Repeat verbatim only the lines from the opening of the material below through the one that contains "between its knots".
-- Start of Data excerpt --
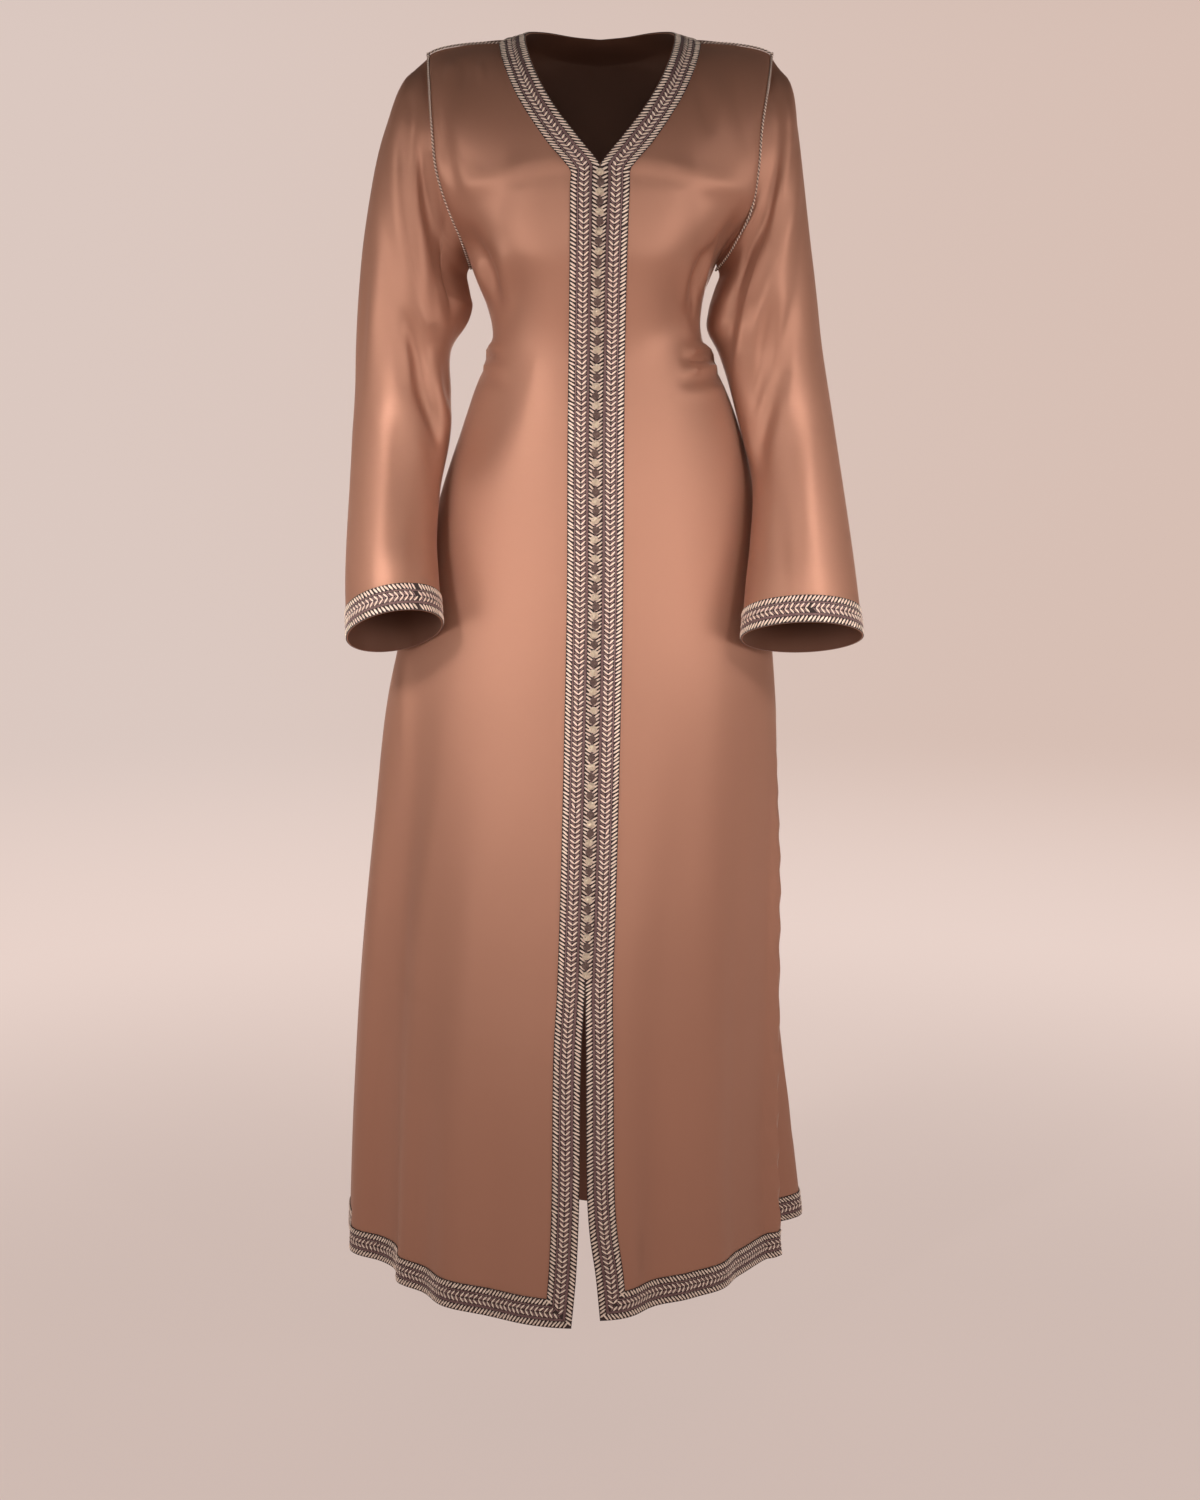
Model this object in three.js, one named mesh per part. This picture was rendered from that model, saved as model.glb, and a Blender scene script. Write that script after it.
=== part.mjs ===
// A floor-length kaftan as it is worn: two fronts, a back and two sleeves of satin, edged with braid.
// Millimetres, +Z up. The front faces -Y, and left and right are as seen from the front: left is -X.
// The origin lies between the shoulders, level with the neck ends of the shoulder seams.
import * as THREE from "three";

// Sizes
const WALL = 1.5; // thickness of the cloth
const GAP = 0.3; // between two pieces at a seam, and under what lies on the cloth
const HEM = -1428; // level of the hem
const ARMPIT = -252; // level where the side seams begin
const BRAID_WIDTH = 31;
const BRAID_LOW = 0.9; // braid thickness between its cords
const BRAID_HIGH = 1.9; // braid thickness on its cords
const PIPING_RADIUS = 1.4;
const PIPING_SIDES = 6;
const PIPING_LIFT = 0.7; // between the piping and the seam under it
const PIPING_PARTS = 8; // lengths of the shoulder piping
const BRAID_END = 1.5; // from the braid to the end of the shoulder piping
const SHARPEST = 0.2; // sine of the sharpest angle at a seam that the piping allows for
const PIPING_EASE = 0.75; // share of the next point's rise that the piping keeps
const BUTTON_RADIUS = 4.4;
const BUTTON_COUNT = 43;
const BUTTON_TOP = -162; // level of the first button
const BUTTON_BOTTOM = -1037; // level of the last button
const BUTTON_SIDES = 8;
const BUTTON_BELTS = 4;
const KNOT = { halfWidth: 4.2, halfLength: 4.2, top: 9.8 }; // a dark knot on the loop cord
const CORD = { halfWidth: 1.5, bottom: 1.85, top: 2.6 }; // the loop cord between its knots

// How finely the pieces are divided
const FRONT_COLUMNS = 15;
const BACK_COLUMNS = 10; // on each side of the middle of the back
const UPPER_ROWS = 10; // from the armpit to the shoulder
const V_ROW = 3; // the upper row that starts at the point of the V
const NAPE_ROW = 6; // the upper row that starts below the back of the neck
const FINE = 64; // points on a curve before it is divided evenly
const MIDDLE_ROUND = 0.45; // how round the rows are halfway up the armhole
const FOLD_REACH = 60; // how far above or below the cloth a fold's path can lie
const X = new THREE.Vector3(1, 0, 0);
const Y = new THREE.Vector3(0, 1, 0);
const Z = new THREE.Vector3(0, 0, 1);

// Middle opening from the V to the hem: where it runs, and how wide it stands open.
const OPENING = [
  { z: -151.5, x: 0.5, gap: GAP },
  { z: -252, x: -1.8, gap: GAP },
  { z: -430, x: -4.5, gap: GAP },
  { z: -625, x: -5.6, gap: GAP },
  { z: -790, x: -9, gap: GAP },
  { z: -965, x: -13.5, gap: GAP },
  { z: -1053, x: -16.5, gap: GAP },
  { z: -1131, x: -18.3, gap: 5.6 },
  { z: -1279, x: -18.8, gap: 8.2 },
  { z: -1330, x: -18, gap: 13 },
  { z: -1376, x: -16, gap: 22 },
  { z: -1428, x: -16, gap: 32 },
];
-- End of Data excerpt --
- Task result -
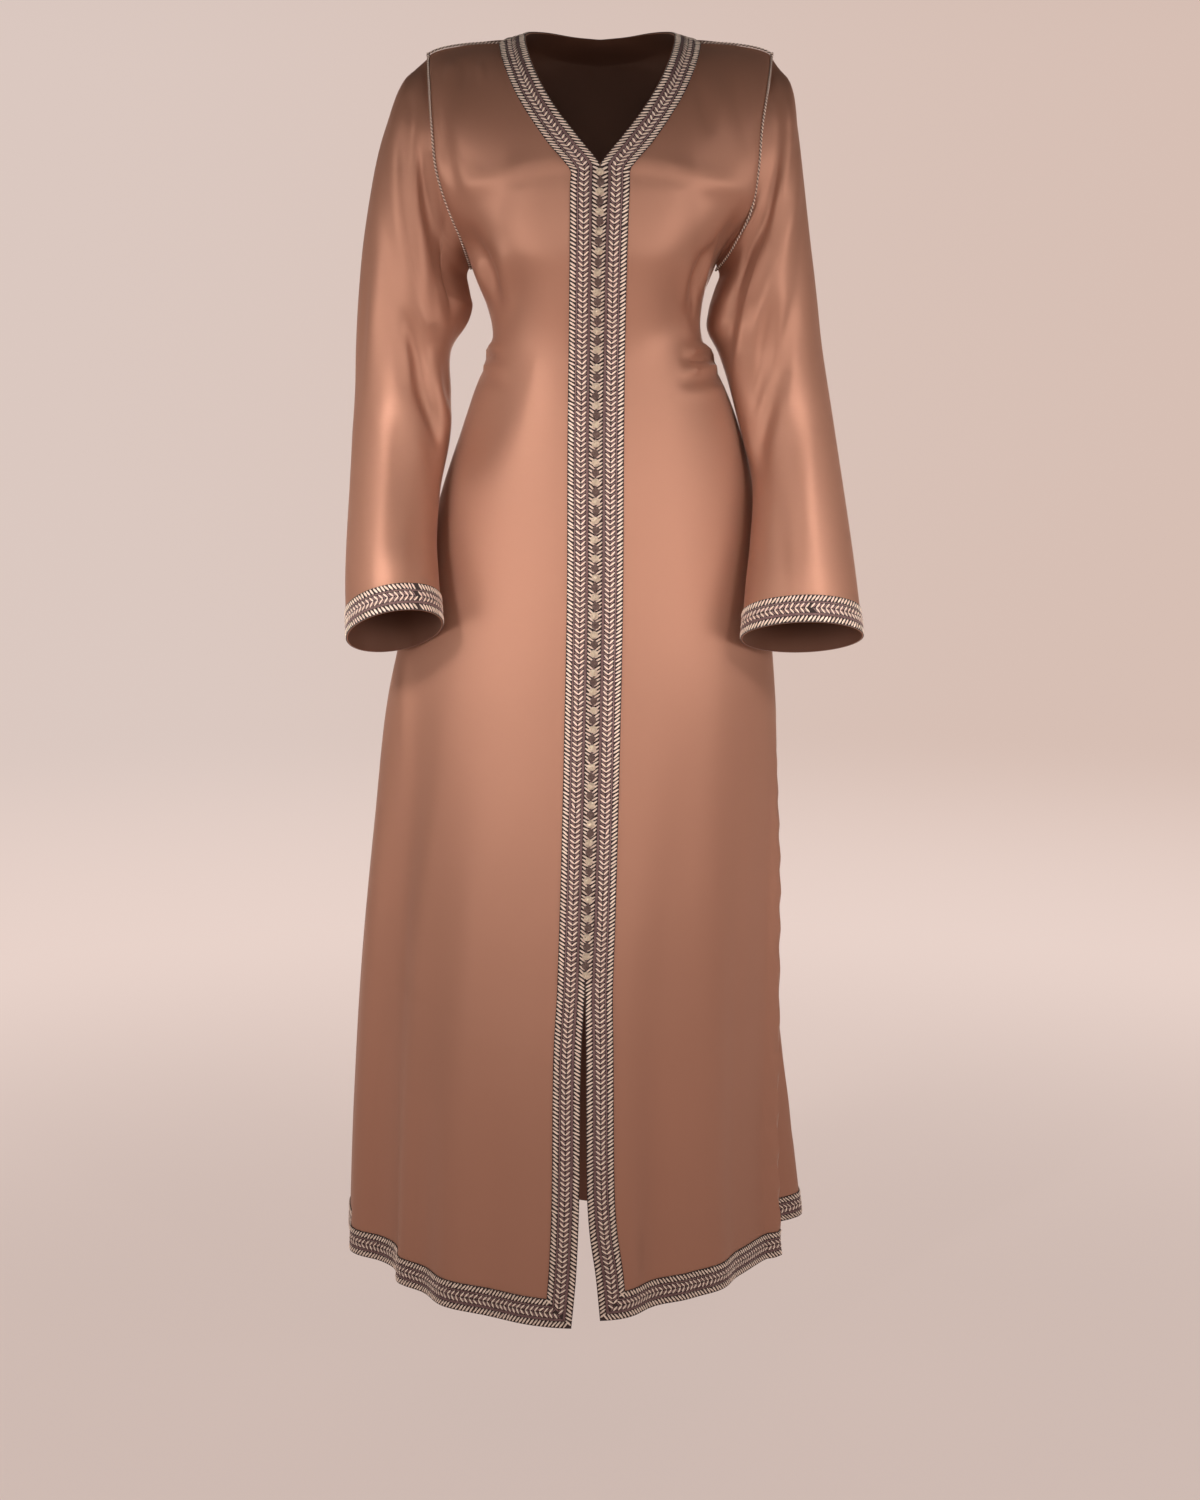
Model this object in three.js, one named mesh per part. This picture was rendered from that model, saved as model.glb, and a Blender scene script. Write that script after it.
=== part.mjs ===
// A floor-length kaftan as it is worn: two fronts, a back and two sleeves of satin, edged with braid.
// Millimetres, +Z up. The front faces -Y, and left and right are as seen from the front: left is -X.
// The origin lies between the shoulders, level with the neck ends of the shoulder seams.
import * as THREE from "three";

// Sizes
const WALL = 1.5; // thickness of the cloth
const GAP = 0.3; // between two pieces at a seam, and under what lies on the cloth
const HEM = -1428; // level of the hem
const ARMPIT = -252; // level where the side seams begin
const BRAID_WIDTH = 31;
const BRAID_LOW = 0.9; // braid thickness between its cords
const BRAID_HIGH = 1.9; // braid thickness on its cords
const PIPING_RADIUS = 1.4;
const PIPING_SIDES = 6;
const PIPING_LIFT = 0.7; // between the piping and the seam under it
const PIPING_PARTS = 8; // lengths of the shoulder piping
const BRAID_END = 1.5; // from the braid to the end of the shoulder piping
const SHARPEST = 0.2; // sine of the sharpest angle at a seam that the piping allows for
const PIPING_EASE = 0.75; // share of the next point's rise that the piping keeps
const BUTTON_RADIUS = 4.4;
const BUTTON_COUNT = 43;
const BUTTON_TOP = -162; // level of the first button
const BUTTON_BOTTOM = -1037; // level of the last button
const BUTTON_SIDES = 8;
const BUTTON_BELTS = 4;
const KNOT = { halfWidth: 4.2, halfLength: 4.2, top: 9.8 }; // a dark knot on the loop cord
const CORD = { halfWidth: 1.5, bottom: 1.85, top: 2.6 }; // the loop cord between its knots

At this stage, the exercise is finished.